Wednesday 1 February 2012

Bronnie Ware, a palliative care nurse who spent five years working with people close to death in Australia, wrote a blog about their dying epiphanies before compiling them into a book. This summary of her findings was first appeared in early 2012, but was still the second most read article anywhere on the Guardian site this year. The most common regret of all? "I wish I'd had the courage to live a life true to myself, not the life others expected of me."

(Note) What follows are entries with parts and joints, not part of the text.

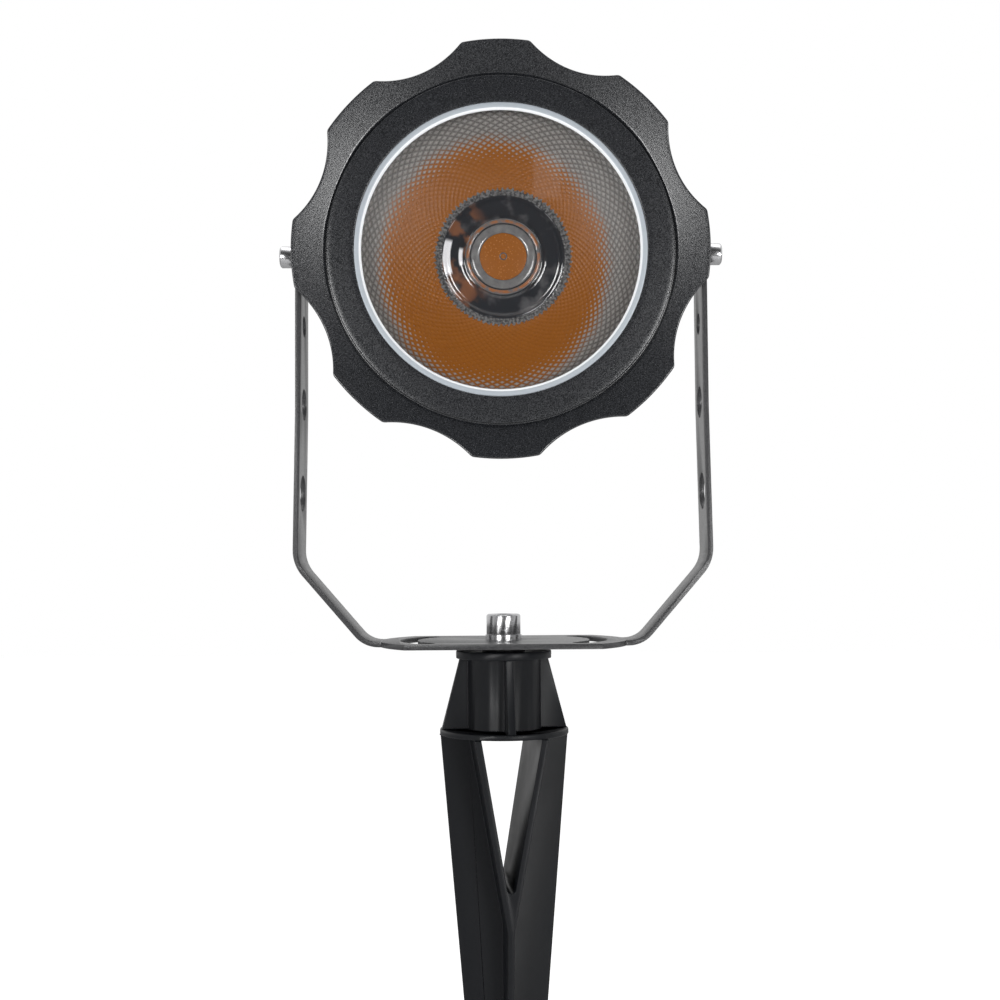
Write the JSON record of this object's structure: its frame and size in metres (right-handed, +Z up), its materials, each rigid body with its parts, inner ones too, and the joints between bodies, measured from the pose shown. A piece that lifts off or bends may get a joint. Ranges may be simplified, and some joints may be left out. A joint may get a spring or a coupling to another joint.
{
  "type": "garden spike spotlight",
  "caption": "Outdoor spotlight with a lobed round head, tilting in a U-shaped bracket on a forked ground spike.",
  "frame": {"origin": "on the spike's axis at soil level, which is the underside of the lower collar", "axes": "+Z up along the spike's axis; the light faces -Y; +X towards the tilt screw on its left, as seen from the light"},
  "size_m": [0.1746, 0.1081, 0.503],
  "materials": {
    "spike_plastic": "black glass-filled plastic, satin",
    "stainless": "polished stainless steel",
    "washer_black": "black nylon, satin",
    "bracket_paint": "dark grey fine-textured powder coat",
    "housing_paint": "cast aluminium, dark grey fine-textured powder coat",
    "bezel_paint": "cast aluminium, dark grey sandy powder coat with a fine sparkle",
    "front_glass": "clear toughened glass",
    "seal_rubber": "black silicone rubber",
    "bright_ring": "bright satin aluminium",
    "lens_plastic": "clear moulded acrylic, polished, diamond facets on the wall",
    "white_plastic": "white plastic",
    "board_metal": "bright aluminium board",
    "phosphor": "orange phosphor in silicone",
    "pad_rubber": "grey-blue heat conducting silicone",
    "lead_red": "red insulated lead",
    "lead_black": "black insulated lead",
    "circuit_board": "green circuit board",
    "capacitor_sleeve": "black sleeve",
    "transformer_tape": "yellow tape",
    "gland_plastic": "black nylon"
  },
  "bodies": {
    "spike": {"spike_body": "spike_plastic", "spike_nut": "stainless", "pan_bolt": "stainless", "pan_washer": "washer_black", "pan_spring_washer": "stainless"},
    "bracket": {"bracket_yoke": "bracket_paint"},
    "head": {"housing": "housing_paint", "bezel_ring": "bezel_paint", "bezel_screws": "stainless", "front_glass": "front_glass", "glass_gasket": "seal_rubber", "lens_ring": "bright_ring", "tir_lens": "lens_plastic", "cob_holder": "white_plastic", "cob_screws": "stainless", "cob_board": "board_metal", "cob_phosphor": "phosphor", "thermal_pad": "pad_rubber", "led_lead_plus": "lead_red", "led_lead_minus": "lead_black", "driver_board": "circuit_board", "driver_capacitor": "capacitor_sleeve", "driver_transformer": "transformer_tape", "driver_screws": "stainless", "rear_gasket": "seal_rubber", "rear_cover": "housing_paint", "rear_cover_screws": "stainless", "gland_washer": "seal_rubber", "gland_body": "gland_plastic", "gland_seal": "seal_rubber", "gland_nut": "gland_plastic", "pivot_screws": "stainless", "pivot_flat_washers": "stainless", "pivot_spring_washers": "stainless"}
  },
  "joints": [
    {"name": "bracket_pan", "type": "hinge", "parent": "spike", "child": "bracket", "pos_m": [0, 0, 0.0342], "axis": [0, 0, 1], "range_deg": [-180, 180]},
    {"name": "head_tilt", "type": "hinge", "parent": "bracket", "child": "head", "pos_m": [0, 0, 0.1878], "axis": [-1, 0, 0], "range_deg": [-3.5, 187]}
  ]
}
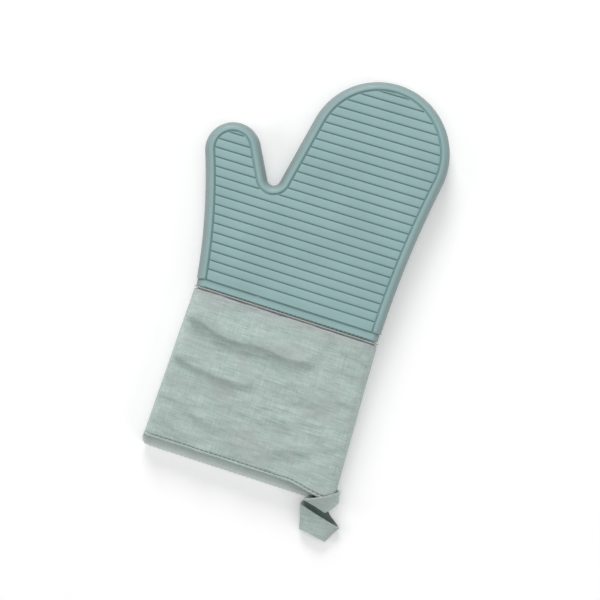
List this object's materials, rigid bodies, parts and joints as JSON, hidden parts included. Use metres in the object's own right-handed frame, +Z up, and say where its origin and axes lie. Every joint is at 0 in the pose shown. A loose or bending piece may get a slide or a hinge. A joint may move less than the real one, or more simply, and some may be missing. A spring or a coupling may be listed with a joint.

3.6m page views, 438 comments

2) Yasiin Bey (aka Mos Def) force-fed under standard Guantánamo Bay procedure – video

Monday 8 July 2013

In a distressing four minutes and 38 seconds, filmed for the Guardian and the campaign group Reprieve by the Bafta-winning documentary-maker Asif Kapadia, the rapper agreed to be force-fed in the same way as 45 inmates at Guantánamo Bay were undergoing each day.

2.6m page views

3) Sinead O'Connor's open letter to Miley Cyrus

Thursday 3 October 2013

"Dear Miley, I wasn't going to write this letter…" 2013 saw a rash of open letters – Stephen Fry wrote to the IOC, Steve Coogan wrote to David Mitchell, Edward Snowden wrote to the people of Brazil – but only one of them involved tongue-flashing pop linkbait Miley Cyrus and a warning not to let the music industry "make a prostitute of you". Sinead O'Connor may have meant it "in the spirit of motherliness and love"; Cyrus didn't quite see it that way.

2.4m page views

4) Can vegans stomach the unpalatable truth about quinoa?

Wednesday January 16 2013

Who says Guardian readers are a bunch of sandal-wearing hand-wringers knitting their own organic hemp underwear and obsessing about the origins of their lentil homebrew? Uh, OK then. This column by Joanna Blythman warned ethical consumers that they were unwittingly driving quinoa prices up in Peru and Bolivia, putting the once-staple grain beyond the reach of poor people there. Sometimes it's hard to be a lefty.

1.8m page views, 1,139 comments

5) Russell Brand on Margaret Thatcher: 'I always felt sorry for her children'

Tuesday 9 April 2013

The comedian's periodic columns for the Guardian this year rarely failed to cause a stir, but this one, about Thatcher's death, proved particular catnip. "When I was a kid, Thatcher was the headmistress of our country," Brand wrote. "She became leader of the Conservatives the year I was born and prime minister when I was four. She remained in power till I was 15. I am, it's safe to say, one of Thatcher's children. How then do I feel on the day of this matriarchal mourning?" Lots of people wanted to know.